With that in mind, our 31 bullets campaign is calling for such modest reforms as these:
- Requiring a national background check for anybody buying a gun, even at a garage sale. (Bullet 5)
- Creating a national gun owner license, like the one we have in Illinois, that requires applicants to complete a safety training program and pass a test. (Bullet 8)
- Giving families the right to petition the courts for protective orders so as to take guns away from a family member who poses an imminent danger. (Bullet 11)
- Prohibiting people on a federal terrorist watch list from purchasing guns, just as they are prohibited from taking commercial flights. (Bullet 20)
- Requiring a biometric lock on a gun such as a thumbprint, once the technology is refined, so the gun can be fired only by an authorized person. (Bullet 22)
- Requiring a 72-hour “cooling off” period in Illinois before a person can purchase an assault weapon. (Bullet 25) Gov. Bruce Rauner on Monday killed such a proposed law by, in an amendatory veto, loading it up with other provisions that he knew would never fly in the Legislature.

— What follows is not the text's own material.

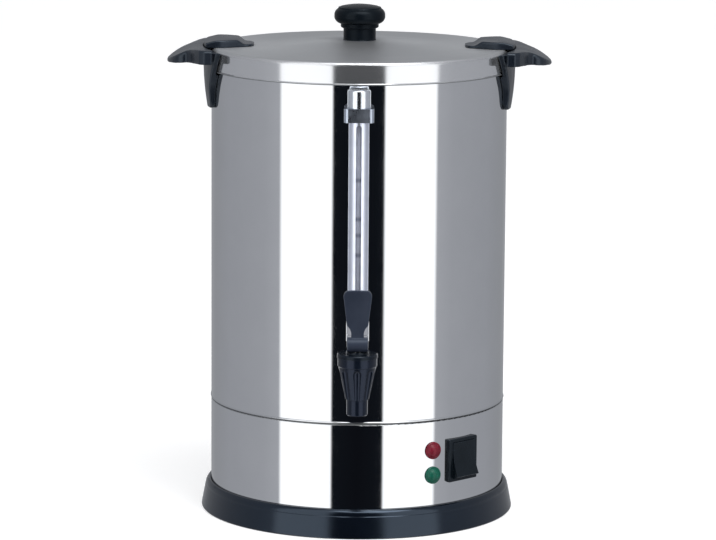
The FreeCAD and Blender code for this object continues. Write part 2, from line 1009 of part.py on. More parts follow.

If you are a staunch defender of gun rights, please consider this list, which we compiled with the help of gun reform groups and the communications firm Ogilvy & Mather Chicago. We see no threats here to anybody’s Second Amendment rights, nor do we believe there should be.
We see only an honest effort by folks in the reasonable middle — where we believe most Americans reside — to curtail the carnage in our streets and schools by striking a fair balance among competing interests.
Consider Bullet 11. We can only wonder how Nicky Corwin might be doing today, alive and well, had somebody close to Laurie Dann been able to petition a court to have her guns taken from her.
We have thought about Nicky quite a bit over the years. He was an exceptional child, a natural leader, and we have always felt sure he would have grown up to be an exceptional adult.
Instead, he lies buried in a Skokie cemetery, his lost life unchanged for 30 years.
Except that little Nicky now, somewhere, has so much more company.